You don’t have to be outside Canada to enjoy The Link. But because it is produced with an overseas audience in mind, you learn a lot about parts of our country and society not covered by other Canadian media.

Until June 2011, it was 2 hours nightly. A drop in revenue shortened it. The new format cut one of my favourite features. ESL teachers who presented common linguistic errors or grammatical anomalies for non-native English speakers. Even being a native speaker, I found them helpful and fun too.

The Link team in their studio from facebook

The sports report continued, thank heavens. Whether it’s Ian Jones or Terry Haig in the studio, you get 5 very funny minutes packed with information on sports rarely covered by other Canadian broadcasts. Ones like soccer, cricket, rugby and cross-country skiing. You don’t even have to actually like cricket to like their reports on it. They also give interesting takes on hockey and other mainstream Canadian sports and athletes. Besides Stephen Colbert’s ‘spor repor’, The Link’s is the only sports news that I want to hear.

tamtam-canada-rci

Another great segment is the Friday visits by Raymond Desmarteau, host of RCI’s French-language Tam-tam Canada. He shares the music of a French-Canadian artist with the Anglophone audience of The Link. In turn, The Link’s host Marc Montgomery visits Desmarteau’s programme to introduce an English-Canadian musician to Francophone listeners.

radio_canada_international_logo

Only in Canada, eh? As of June 26th, it won’t be in Canada or anywhere else. Truly a pity.


This Post Has 4 Comments

  1. I am really angry to learn of Federal cutbacks that will see to the demise of The Link. I work nights and on my way home driving my car always listen to your program. Is there anything we do prevent the end of this show? I feel if the Link goes off the air a part of Canada will be lost.

    1. Hi Keith, I’ve heard them say on the show to write or call the government – your MP, the Prime Minister and anyone you can think of. Last night they were talking about short wave as “soft diplomacy” so it might be worth pressuring Foreign Affairs to put money into it.
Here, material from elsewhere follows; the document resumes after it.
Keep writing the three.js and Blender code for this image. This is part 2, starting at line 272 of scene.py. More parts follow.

They did so in the 1990s apparently.

      Also I would think writing to the head of CBC itself might help. It was CBC’s decision to cut RCI as a way of dealing with the cuts. They could have cut something else.
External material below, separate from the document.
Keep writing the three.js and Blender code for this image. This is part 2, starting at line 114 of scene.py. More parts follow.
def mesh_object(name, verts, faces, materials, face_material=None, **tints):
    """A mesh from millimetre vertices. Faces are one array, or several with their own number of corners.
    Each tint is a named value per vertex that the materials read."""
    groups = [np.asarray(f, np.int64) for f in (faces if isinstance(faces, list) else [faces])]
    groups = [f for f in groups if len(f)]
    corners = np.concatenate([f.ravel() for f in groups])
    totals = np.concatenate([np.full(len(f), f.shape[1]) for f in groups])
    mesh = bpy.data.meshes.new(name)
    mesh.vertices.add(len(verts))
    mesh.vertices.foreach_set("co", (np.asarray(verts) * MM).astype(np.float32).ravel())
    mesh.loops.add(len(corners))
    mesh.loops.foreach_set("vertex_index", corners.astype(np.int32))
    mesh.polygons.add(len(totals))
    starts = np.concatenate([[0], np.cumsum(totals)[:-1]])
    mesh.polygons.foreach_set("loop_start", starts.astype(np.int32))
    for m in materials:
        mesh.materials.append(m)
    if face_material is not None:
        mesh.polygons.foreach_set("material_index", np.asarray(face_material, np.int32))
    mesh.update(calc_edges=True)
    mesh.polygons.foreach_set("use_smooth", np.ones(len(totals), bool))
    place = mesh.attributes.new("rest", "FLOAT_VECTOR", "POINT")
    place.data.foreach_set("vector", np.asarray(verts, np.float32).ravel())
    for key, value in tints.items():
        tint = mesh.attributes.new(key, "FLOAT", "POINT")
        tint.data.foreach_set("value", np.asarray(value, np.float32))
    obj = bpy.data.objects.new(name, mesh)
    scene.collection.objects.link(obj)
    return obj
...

      I think they could cut Radio 2 entirely and nobody would even notice. They’ve already destroyed it by changing it from classical to who knows what. Cutting it would just mean they wouldn’t need to rerun programmes on Radio One so often. With both of them on FM, Radio Two as it is has no purpose at all.

      I’m not sure if your comment went to The Link’s Facebook page as you intended. I’ve removed the FB link from the studio photo and am putting it here instead: The Link RCI. I too hope it can be kept, but if it became part of the main CBC I don’t know if it would be allowed to stay as it is. Tinkering from the big Toronto building – a scary thought!
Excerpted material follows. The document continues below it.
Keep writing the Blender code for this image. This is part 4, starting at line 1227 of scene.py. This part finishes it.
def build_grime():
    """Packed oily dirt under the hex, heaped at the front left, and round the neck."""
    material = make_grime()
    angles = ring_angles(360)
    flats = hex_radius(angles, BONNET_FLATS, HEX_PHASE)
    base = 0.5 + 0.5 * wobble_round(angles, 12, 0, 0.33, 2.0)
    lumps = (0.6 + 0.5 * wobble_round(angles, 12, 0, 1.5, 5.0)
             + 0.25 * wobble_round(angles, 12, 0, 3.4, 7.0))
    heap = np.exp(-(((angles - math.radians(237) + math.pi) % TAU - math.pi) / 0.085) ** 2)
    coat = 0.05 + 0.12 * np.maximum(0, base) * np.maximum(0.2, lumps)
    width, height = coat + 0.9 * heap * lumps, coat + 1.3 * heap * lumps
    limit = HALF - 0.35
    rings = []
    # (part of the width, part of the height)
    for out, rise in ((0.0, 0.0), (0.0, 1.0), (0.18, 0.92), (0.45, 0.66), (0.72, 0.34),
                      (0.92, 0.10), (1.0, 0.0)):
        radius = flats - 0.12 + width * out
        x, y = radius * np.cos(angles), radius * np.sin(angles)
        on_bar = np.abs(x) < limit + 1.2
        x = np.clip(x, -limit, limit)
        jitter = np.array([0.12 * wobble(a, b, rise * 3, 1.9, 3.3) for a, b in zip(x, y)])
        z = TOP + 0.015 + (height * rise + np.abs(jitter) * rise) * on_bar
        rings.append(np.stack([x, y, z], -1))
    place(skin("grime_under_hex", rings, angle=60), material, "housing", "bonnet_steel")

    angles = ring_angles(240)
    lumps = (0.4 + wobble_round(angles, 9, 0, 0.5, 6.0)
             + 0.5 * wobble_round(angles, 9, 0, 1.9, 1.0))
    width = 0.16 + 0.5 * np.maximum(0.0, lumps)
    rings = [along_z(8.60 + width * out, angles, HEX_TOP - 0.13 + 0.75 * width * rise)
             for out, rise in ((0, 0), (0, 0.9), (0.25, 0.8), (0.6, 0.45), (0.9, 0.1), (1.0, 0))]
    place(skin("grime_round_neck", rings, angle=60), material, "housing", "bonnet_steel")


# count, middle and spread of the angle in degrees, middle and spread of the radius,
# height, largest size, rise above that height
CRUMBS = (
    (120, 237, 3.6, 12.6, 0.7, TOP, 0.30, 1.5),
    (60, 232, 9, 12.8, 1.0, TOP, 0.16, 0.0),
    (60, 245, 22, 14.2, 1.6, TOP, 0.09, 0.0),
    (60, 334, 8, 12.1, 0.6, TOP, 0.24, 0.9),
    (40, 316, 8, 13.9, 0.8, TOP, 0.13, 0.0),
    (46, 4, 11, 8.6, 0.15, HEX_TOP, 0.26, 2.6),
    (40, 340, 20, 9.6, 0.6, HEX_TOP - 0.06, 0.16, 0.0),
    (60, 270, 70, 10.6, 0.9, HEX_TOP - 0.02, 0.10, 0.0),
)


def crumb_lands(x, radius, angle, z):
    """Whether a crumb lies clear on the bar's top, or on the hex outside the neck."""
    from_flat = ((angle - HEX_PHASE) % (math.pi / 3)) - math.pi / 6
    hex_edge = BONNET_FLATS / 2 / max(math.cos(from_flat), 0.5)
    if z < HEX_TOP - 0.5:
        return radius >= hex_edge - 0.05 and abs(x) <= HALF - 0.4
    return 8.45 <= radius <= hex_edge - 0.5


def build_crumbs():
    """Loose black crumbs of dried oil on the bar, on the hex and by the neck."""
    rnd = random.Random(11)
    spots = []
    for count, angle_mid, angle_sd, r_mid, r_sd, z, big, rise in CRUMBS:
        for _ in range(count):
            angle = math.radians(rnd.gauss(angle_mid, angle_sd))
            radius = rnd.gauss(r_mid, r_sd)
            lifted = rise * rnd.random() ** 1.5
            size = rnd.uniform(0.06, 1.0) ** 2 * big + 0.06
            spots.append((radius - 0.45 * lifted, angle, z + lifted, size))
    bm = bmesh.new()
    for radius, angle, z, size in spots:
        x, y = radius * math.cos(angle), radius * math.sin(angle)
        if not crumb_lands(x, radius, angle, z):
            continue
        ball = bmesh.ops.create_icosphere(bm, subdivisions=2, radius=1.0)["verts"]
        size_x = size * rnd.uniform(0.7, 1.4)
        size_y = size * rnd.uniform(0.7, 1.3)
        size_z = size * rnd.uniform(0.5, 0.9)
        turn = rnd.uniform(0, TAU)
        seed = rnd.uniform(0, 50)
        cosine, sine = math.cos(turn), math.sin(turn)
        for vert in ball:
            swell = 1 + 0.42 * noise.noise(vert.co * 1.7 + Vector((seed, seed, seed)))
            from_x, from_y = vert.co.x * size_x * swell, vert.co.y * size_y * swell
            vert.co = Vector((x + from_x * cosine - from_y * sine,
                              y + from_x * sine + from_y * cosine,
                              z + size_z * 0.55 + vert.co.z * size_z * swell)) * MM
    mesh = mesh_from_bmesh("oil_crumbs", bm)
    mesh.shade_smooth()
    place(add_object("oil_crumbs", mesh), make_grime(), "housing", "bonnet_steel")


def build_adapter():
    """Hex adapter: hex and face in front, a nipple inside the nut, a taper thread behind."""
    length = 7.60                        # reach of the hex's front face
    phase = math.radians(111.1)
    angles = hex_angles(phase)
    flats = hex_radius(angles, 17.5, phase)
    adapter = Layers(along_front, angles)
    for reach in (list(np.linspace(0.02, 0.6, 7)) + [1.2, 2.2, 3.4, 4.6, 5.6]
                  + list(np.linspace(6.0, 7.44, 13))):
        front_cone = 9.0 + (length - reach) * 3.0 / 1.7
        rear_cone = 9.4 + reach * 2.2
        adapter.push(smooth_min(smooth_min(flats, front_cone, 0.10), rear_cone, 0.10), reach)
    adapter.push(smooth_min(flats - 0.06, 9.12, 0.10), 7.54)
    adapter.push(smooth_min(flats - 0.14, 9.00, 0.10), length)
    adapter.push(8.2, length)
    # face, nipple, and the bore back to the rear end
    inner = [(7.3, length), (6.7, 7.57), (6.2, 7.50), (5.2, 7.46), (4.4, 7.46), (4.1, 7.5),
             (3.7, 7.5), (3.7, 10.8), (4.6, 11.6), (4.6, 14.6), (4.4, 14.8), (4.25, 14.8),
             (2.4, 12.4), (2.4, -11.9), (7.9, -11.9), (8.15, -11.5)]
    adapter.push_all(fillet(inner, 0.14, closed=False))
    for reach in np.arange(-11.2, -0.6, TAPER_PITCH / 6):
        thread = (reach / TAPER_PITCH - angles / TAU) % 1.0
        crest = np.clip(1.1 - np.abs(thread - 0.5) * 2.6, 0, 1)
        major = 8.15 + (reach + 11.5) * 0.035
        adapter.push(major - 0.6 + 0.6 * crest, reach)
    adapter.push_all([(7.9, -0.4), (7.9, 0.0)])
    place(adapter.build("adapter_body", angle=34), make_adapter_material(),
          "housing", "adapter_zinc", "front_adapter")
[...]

  2. I, too, am really really disappointed to be losing this show. I live in Toronto, and I’m one of those select few insomiacs who like to listen to intelligent radio. What a shame to lose this program and I’m sorry to lose “Dispatches” on Radio One. I am disappointed by the goverment cuts and the management decisions that have led to these decisions. We will miss the shows, and we won’t forget what led to these decisions. I sure hope people remember at the next election …

    1. Hi Val, yes, the cuts were bad enough but I too don’t understand why CBC chose to cut the programming it did. I also am sorry to lose Dispatches – an interesting and different look at the world. I can think of some, likely more expensive, programmes that I wouldn’t be sorry to see go! And cutting drama – that’s just so sad. It seems like management is finishing the job that the government started, of killing CBC Radio. Thanks for writing, and I’ll think of you when I’m listening to The Link.